The moment we decide to walk out of that waiting room, we have engaged in the process of 3D living. The waiting room is 2D.
Whether you're about to retire or just beginning your career, whether you're on the winning team at this moment or still learning how to get into the game, whether you're in your dream job, or wondering what the hell you should be doing with your life, this is it.
This is the moment you work with, and you build what you wish to experience into it.
The biggest, most repetitive and achingly sad excuse is always - the time is not quite right yet.
While I agree the outer circumstances may not be quite right, the inner game is not something that needs the right timing. The time is always right to work with what you have, and where you are, and when you work with "what is " and not some fantasy, you create the foundation for the future to become something better.
Start where this moment has placed you
Use what resources you have right now
Begin
Working on yourself is not about making your life some plastic problem-free existence, but to give your everyday life the value and meaning that is hidden from view by expectations and fear.
We often spend so much time focusing on the outcome, we leave joy by the side of the road, and forget to savour the steps.
Imagine going to the best restaurant in the world and being presented with the most extraordinary food you had ever seen in your life.
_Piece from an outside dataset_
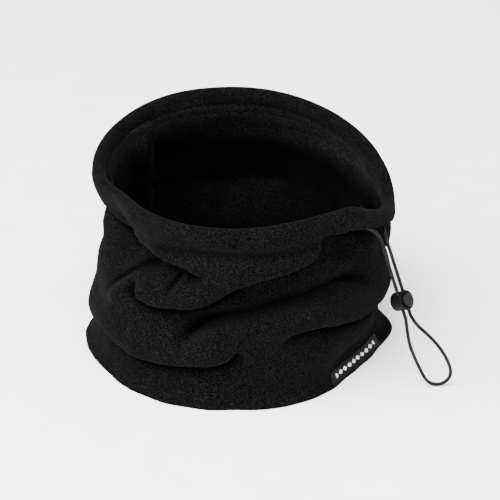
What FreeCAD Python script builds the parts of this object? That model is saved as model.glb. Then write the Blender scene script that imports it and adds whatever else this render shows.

I imagine you would savour each bite as we savour each bite of a delicious meal rather than just gulping it down so we can eat our next meal.
Balancing your achievements and desires with being mindful of the moment is a lifelong practice. It will always be a juggling act, but those that do it well have more fulfilling and contented lives, for they have made the connection and stopped living in an imaginary future.
Look around at your world, at your workplace and you’ll see it isn’t hard to spot the people who are living in a waiting room.
Experiment with letting all your moments be equal and sacred. This is good news. It means “not” achieving something is only a step towards eventually achieving it. I think it’s the only way to cut down on the time you spend in the waiting room.